Camfoot.com: L’équipe nationale est également en ébullition suite à la décision du ministre des Sports de sanctionner Albert Meyong Zé et Armand Ngom Kome. Pour des questions de discipline, quelle est la marche de manœuvre du Minsep par rapport à la Fécafoot ?
Louis Marie Ondoua : Question embarrassante. L’équipe nationale du Cameroun n’obéit pas aux canons internationaux de gestion des clubs ! Dans la plupart des pays, la fédération est entièrement responsable de la gestion des équipes nationales. Au Cameroun, il y a ce fameux décret de 1972 qui donne le droit au ministre des Sports de s’occuper de la gestion administrative et financière, à travers la direction administrative des équipes nationales. La Fécafoot s’occupe essentiellement du volet technique : affiliations, organisation des compétions, représentation de l’Etat devant les instances internationales… En clair, il y a une gestion bicéphale de l’équipe nationale du Cameroun. Logiquement, le Minsep devrait recueillir l’avis de la Fécafoot dans la prise d’une telle décision. Une nécessaire symbiose s’impose entre le ministère et la fédération.

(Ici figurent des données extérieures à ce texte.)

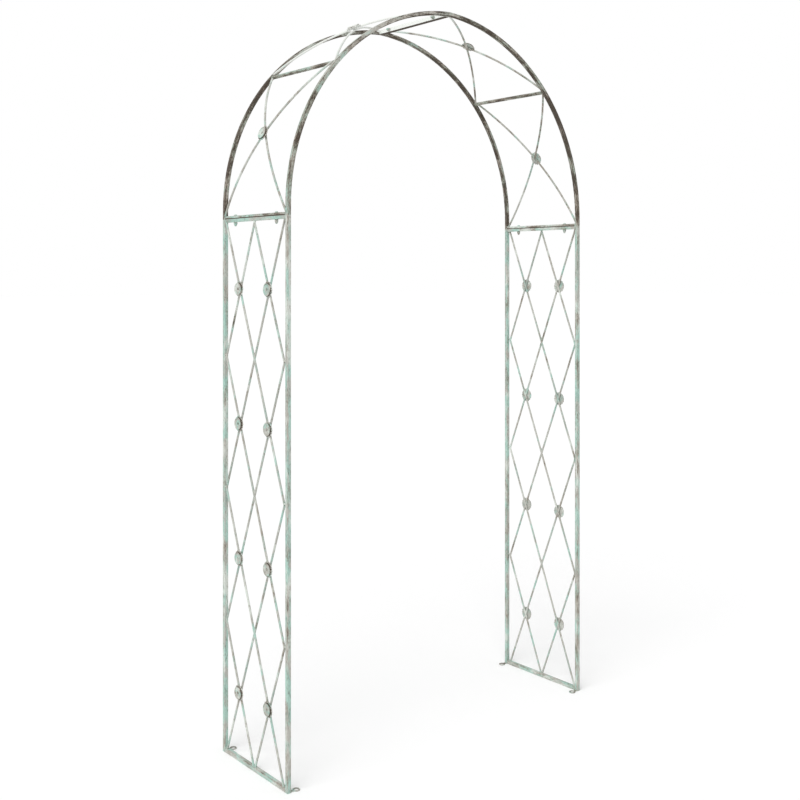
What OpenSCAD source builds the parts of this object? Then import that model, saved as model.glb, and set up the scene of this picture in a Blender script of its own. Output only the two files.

Camfoot.com: Qu’est ce qui bloque la nomination de l’entraîneur, à trois mois de la Can ?
Louis Marie Ondoua : C’est une fois de plus l’ambivalence de la gestion de notre équipe nationale. Partout ou presque, c’est la fédération qui choisit l’entraîneur. Au Cameroun, la fédération propose et le ministère des Sports, qui se prévaut pourvoyeur de fonds de l’équipe nationale approuve. Il y a blocus parce que ces deux instances ne sont pas d’accord sur la méthode à adopter pour choisir les hommes, encore moins sur leur gestion. La désignation d’un coach ne devrait pas prendre des semaines des semaines, voire des mois. Un bon dirigeant a toujours une liste de techniciens capables d’assumer des responsabilités lorsque besoin se fait sentir. L’exemple de Jean Pierre Papin qui a, en l’espace de quelques heures, remplacé Guy Roux à Lens devrait inspirer nos dirigeants.